Dabei gibt es verschiedene Ausprägungen von Knowledge Hiding:
Playing dumb – sich unwissend stellen
Wenn Kolleginnen und Kollegen fragen, was Sie von einem Thema halten oder ob Sie dazu hilfreiche Tipps haben und Sie sich unwissend stellen, ziehen Sie die „playing dumb“-Karte.
Evasive Hiding – ausweichend antworten
Etwas subtiler funktioniert die Ausprägung des „Evasive Hiding“. Dabei antworten Sie nicht direkt und geben Ihr Wissen preis, sondern weichen dabei aus. Das kann bedeuten, nur einen Teil des Wissens weiterzugeben, vom Thema abzulenken oder eine ausführliche Antwort auf einen späteren Zeitpunkt zu verschieben – in der Hoffnung, dass die Anfrage dann vergessen wird oder Sie eine besser (ausweichendere) Antwort parat haben.

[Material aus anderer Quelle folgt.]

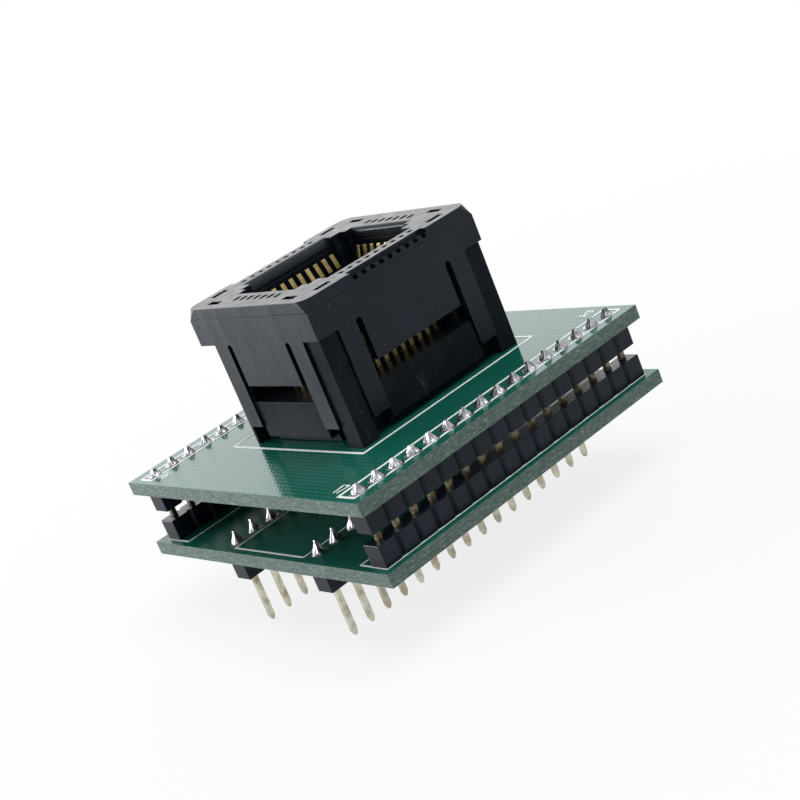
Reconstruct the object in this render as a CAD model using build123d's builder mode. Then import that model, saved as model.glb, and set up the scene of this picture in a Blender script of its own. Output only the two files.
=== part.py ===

Rationalised Hiding – bewusstes Verschweigen
Bei der dritten Variante, dem sogenannten „Rationalised Hiding“, übersetzt in etwa „bewusst entschiedenes Verstecken von Informationen“, beruht das Verhalten auf einer willentlichen Entscheidung, dass gewisse Informationen verschwiegen werden sollten oder gar müssen. Diese Verhaltensweise kommt beispielsweise bei Verschwiegenheitsverpflichtungen zum Einsatz, Stichwort Datenschutz.
Knowledge Hiding – nicht immer mit böser Absicht
Insbesondere das Rationalised Hiding zeigt, dass nicht immer eine böse oder schädliche Absicht hinter Knowledge Hiding stecken muss.
Eine besondere Variante des Rationalised Hiding ist die sogenannte „Deniable Plausibility“. Diese wird vor allem in der Politik angewendet, kann aber auch im Unternehmen eine Rolle spielen. Von „Bewusster Abstreitbarkeit“ spricht man, wenn zum Beispiel Top-Politiker oder Manager aus einem Thema als Verantwortliche bewusst herausgehalten werden, indem man ihnen nicht alle Fakten unterbreitet. Somit können sie sich hinterher auf Unwissenheit berufen, wenn etwas schiefläuft oder die moralisch verwerfliche Tat ans Tageslicht kommt. Allerdings ist dies in der Medienarbeit ein sehr großer Spagat zwischen der Mutmaßung, dass die Verantwortlichen „ihren Laden nicht im Griff haben“ bei tatsächlichem Nichtwissen sowie der Vermutung, dass aktiv gelogen wird.
Was sind die Gründe für Knowledge Hiding?
Die Gründe, warum Menschen im beruflichen Kontext mit Vorbehaltswissen arbeiten, sind sehr unterschiedlich. Ebenso wie die Absichten dahinter.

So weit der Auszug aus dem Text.